Which brings us to today, with the Monterey week barreling towards us. In the past few weeks more and more mega-dollar cars have signed up to be sold at the mid-August automotive and auction orgy. Just recently Bonhams rocked the collector car world, stating they would auction off a 250 GTO at no reserve (the last sold for a reported $52 million in a private transaction earlier this year). Several days later the auction house announced another nine Ferraris would go off the same night also at no reserve, all but one likely bringing seven (and possibly eight) figure hammer prices.
Bonhams isn’t alone. Last week RM said it would sell one of the three 275 GTB Competiziones ($20-30+?), and this morning (July 23) Gooding announced one of the two 365 Ps ($15-20+?), plus they reportedly have a 250 SWB ($10+) that could be made public at any day. This unprecedented amount of heavy merchandise coming to market at once makes me wonder if there will be enough money around to absorb it.
What is eerie is, as this is happening, the most expensive of stock market activities—the corporate merger—is in the midst of its own mega-boom.

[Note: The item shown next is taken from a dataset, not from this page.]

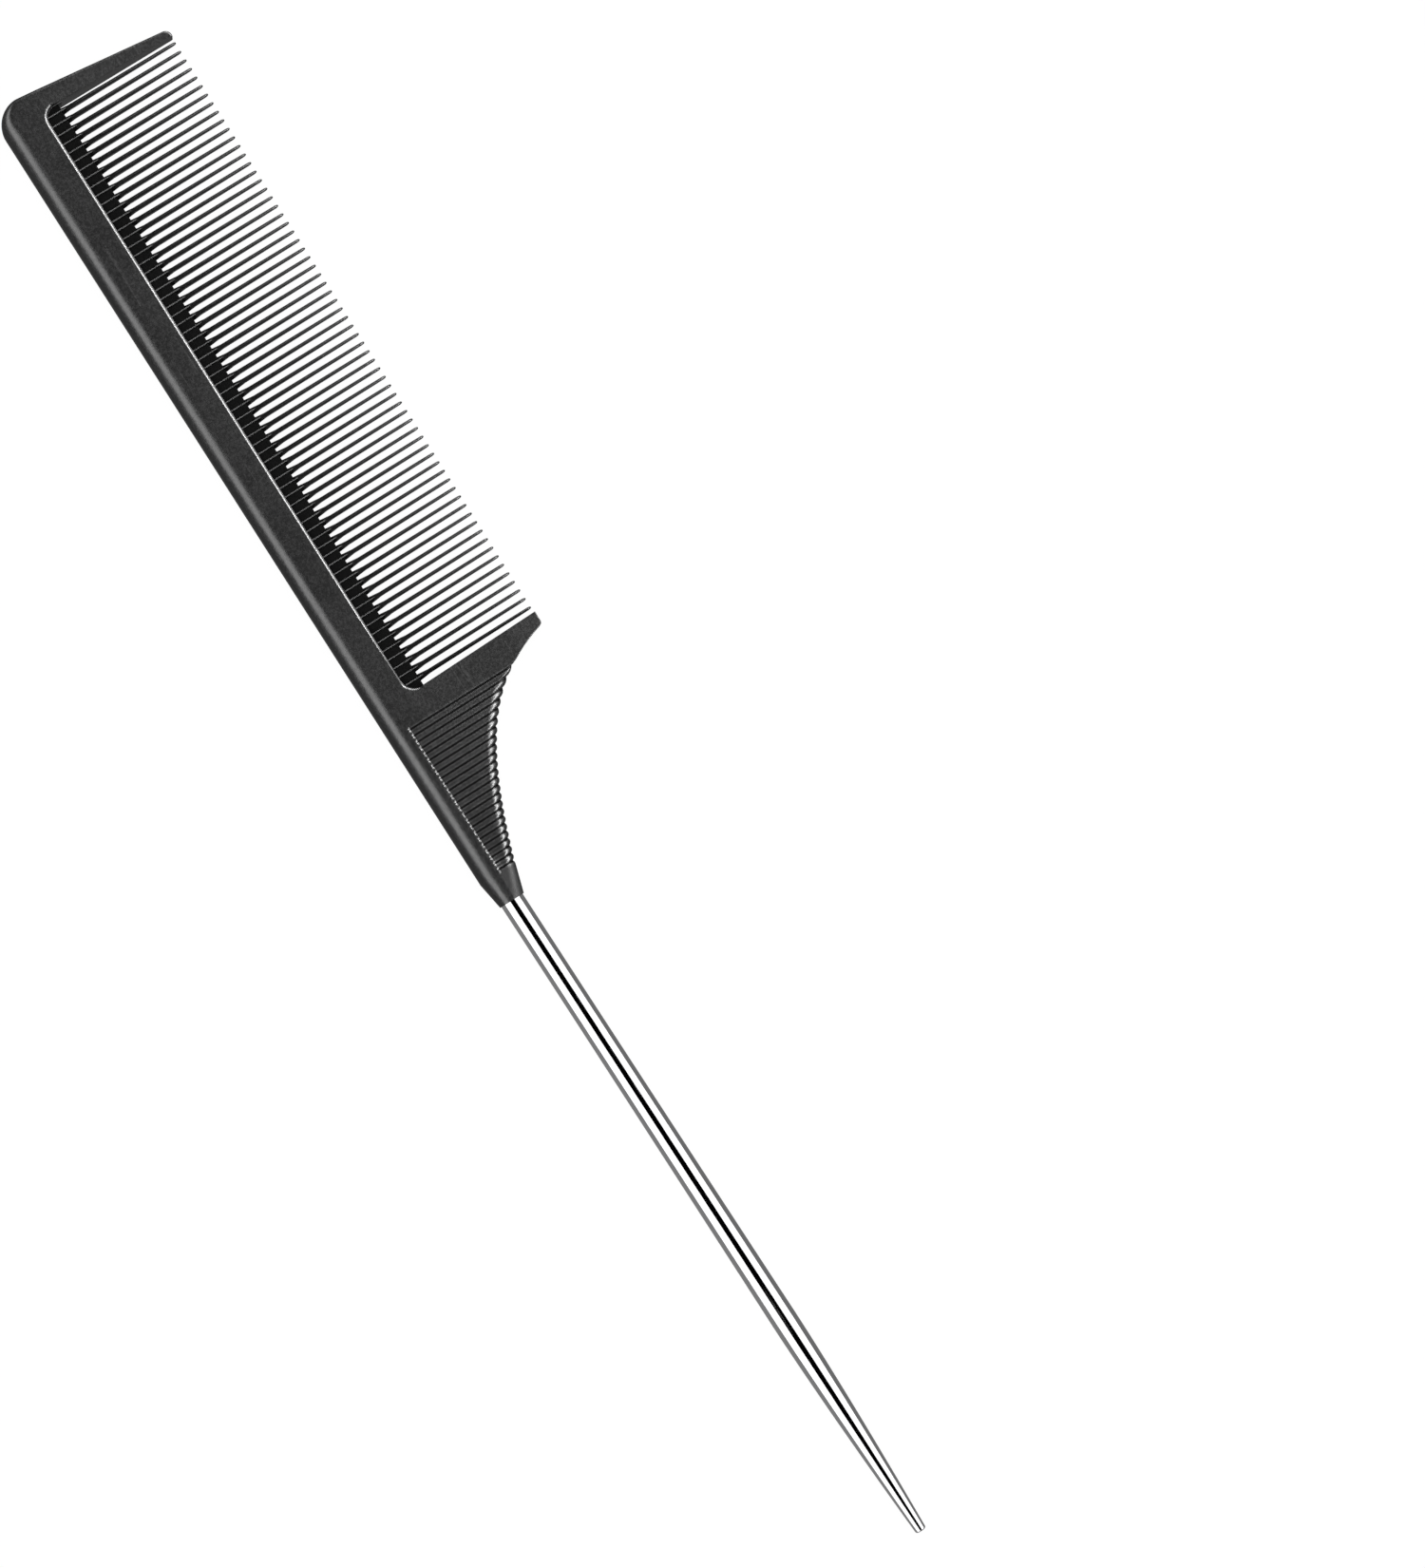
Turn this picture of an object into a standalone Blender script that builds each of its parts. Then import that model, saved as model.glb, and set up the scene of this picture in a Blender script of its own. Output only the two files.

According to Thompson Reuters, $5 billion mergers are at the highest number since 2007, the total value of those deals up more than 200% in the last year alone.

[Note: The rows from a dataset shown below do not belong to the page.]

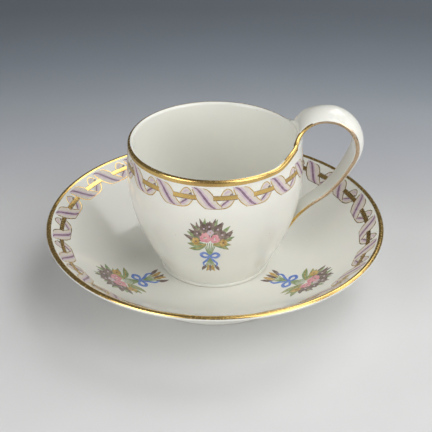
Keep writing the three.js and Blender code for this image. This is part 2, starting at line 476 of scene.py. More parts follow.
def pullRim(bowl):
    low, high = cup["height"] - strap["pullDepth"], cup["height"] - cup["lipWall"]
    for vert in bowl.data.vertices:
        if vert.co.x > 0:
            pull = smoothStep(vert.co.z / mm, low, high)
            vert.co.z += pull * rimRise(vert.co.y / mm) * mm


def leanRise(y):
    near, far = strap["leanNear"], strap["leanFar"]
    if y < 0:
        return near[0] * smoothStep(-y, near[1], near[2]) * (1 - smoothStep(-y, near[3], near[4]))
    return -far[0] * smoothStep(y, far[1], far[2]) * (1 - smoothStep(y, far[3], far[4]))


def rimRise(y):
    return min(flankRise(y), strap["lugRise"])


def leanRim(bowl):
    for vert in bowl.data.vertices:
        x, y, z = vert.co / mm
        rise = z - cup["height"]
        if x > 0 and abs(y) < strap["width"] / 2 + strap["flareReach"]:
            above = 1 - smoothStep(rise - strap["lugRise"], *strap["leanTop"])
            below = smoothStep(rise - rimRise(y), *strap["leanDepth"])
            vert.co.z += leanRise(y) * above * below * mm


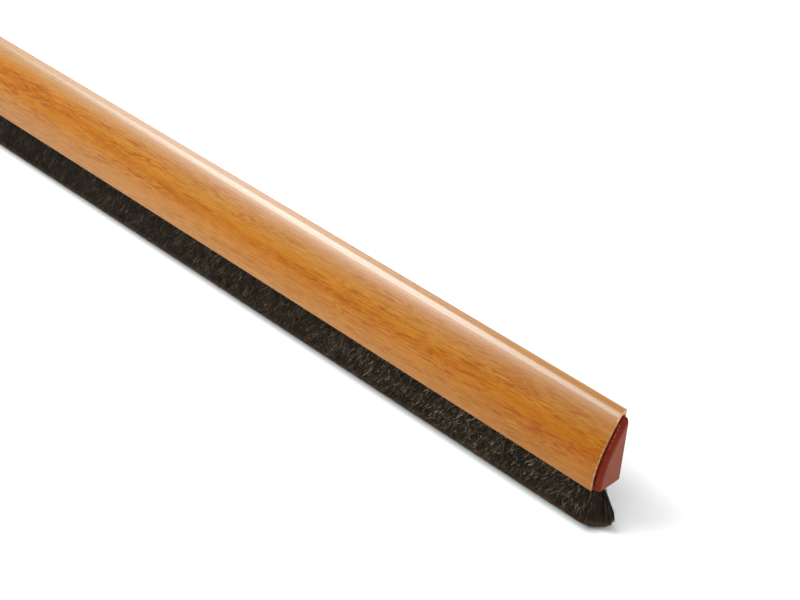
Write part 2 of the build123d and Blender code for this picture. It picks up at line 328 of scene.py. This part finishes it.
def keep_in(p, over, lift):
    """Holds hair on the row's outline: over is how far each may stand proud."""
    x, y = p[..., 0], p[..., 1]
    low = FLOOR + 0.04 + lift[:, None] * (0.15 + 1.2 * np.clip((np.abs(x) - 490.0) / 12.0, 0, 1))
    p[..., 2] = np.maximum(p[..., 2], low)
    a, f, b, rx, ry = plan(p[..., 2])
    c, h = (f + b) / 2, (b - f) / 2
    px = np.maximum(np.abs(x) - (a - rx), 0) * ry / rx
    py = np.maximum(np.abs(y - c) - (h - ry), 0)
    size = np.maximum(np.hypot(px, py), 1e-6)
    back = np.maximum(size - ry - over[:, None], 0)
    p[..., 0] -= np.sign(x) * back * px / size * rx / ry
    p[..., 1] -= np.sign(y - c) * back * py / size
    p[..., 1] = np.minimum(p[..., 1], -0.05)
    return p


def taper(rng, n, points, thick):
    t = np.linspace(0, 1, points)
    return (thick * rng.uniform(0.6, 1.3, n))[:, None] * (1 - 0.5 * t ** 1.5)[None]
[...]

A number of astute people I follow feel that type of merger activity is the sign of a top, so could that amount of expensive machinery (with a number of cars having multi-decade ownership), all being sold at once in Monterey, be a similar harbinger for the car market? The honest answer is nobody knows, for there is another corollary that says, “markets can go up far higher, for far longer than anyone ever imagined.”
Meaning we could have a ways to go, for as they say in the art business, “it’s not a bubble until it bursts.”

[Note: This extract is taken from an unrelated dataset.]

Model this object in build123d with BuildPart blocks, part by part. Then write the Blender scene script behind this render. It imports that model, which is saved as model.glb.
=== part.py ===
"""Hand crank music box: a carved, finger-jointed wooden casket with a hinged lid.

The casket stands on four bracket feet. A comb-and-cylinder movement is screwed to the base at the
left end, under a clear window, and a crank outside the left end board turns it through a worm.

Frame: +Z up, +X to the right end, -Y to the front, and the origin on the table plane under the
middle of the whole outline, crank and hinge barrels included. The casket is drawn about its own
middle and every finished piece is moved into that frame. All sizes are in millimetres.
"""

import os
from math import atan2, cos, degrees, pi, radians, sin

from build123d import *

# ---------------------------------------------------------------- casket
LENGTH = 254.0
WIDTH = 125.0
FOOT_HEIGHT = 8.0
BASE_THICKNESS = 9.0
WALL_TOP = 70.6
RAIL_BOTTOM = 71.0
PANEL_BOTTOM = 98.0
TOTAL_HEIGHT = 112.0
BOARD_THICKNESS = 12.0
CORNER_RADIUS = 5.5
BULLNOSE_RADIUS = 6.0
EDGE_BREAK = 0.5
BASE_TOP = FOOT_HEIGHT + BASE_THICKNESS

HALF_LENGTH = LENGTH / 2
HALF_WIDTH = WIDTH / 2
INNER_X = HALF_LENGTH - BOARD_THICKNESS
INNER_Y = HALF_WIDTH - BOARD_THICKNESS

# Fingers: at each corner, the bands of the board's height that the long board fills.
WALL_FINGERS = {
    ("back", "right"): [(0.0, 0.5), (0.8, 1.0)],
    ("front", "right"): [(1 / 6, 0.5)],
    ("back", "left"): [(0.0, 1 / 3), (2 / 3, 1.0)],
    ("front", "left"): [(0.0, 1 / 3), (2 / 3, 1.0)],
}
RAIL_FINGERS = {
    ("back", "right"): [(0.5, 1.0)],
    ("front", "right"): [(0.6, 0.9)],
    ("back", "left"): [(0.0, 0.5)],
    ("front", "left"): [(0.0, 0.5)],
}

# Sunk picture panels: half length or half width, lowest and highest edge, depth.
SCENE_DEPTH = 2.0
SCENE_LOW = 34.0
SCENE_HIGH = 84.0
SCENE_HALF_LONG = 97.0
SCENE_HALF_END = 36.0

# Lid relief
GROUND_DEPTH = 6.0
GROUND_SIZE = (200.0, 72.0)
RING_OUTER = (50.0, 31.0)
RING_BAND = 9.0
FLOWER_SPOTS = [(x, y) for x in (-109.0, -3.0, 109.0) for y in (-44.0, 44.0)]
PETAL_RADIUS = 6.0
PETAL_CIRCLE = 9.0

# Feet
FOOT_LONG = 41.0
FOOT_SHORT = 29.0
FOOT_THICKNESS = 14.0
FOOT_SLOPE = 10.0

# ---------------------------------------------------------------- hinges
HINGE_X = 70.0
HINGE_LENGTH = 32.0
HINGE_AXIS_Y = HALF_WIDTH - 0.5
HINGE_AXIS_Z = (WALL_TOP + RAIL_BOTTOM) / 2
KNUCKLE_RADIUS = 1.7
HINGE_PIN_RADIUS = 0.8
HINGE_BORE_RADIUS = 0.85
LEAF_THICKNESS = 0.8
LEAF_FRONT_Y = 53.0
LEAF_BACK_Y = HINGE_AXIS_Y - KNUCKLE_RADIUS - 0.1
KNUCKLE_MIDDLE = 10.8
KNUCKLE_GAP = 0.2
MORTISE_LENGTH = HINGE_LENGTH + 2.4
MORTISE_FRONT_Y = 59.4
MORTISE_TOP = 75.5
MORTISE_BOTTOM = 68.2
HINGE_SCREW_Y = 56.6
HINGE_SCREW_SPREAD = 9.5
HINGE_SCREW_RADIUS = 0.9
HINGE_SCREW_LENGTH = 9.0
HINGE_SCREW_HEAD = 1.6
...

We’ll now hit the brakes on our market correction/not a bubble discussion, and return to where we started. Right now everyone is acting greedy; well, everyone except one dealer friend. He’s been around the block a few times, and has his entire collector car inventory on sale at Monterey. His desire? Not to own a single one when the auction lunacy is over on August 18.
He’s either early to the exit or the smartest guy I know, for history says 100% odds the market will correct. Nobody knows when, but that doesn’t make it any less dangerous to walk into a playing field where everyone is acting like prices will never go down. While I’m not expecting anything close to the 80% haircut of early 1990s when the correction appears, should you find yourself at Monterey next month with a bidder paddle in hand, the best advice is this: Buy because you truly desire the car, for reasons other than price appreciation.
That way, you can never go wrong. You will enjoy the car for what it actually is, rather than what others perceive it to be worth.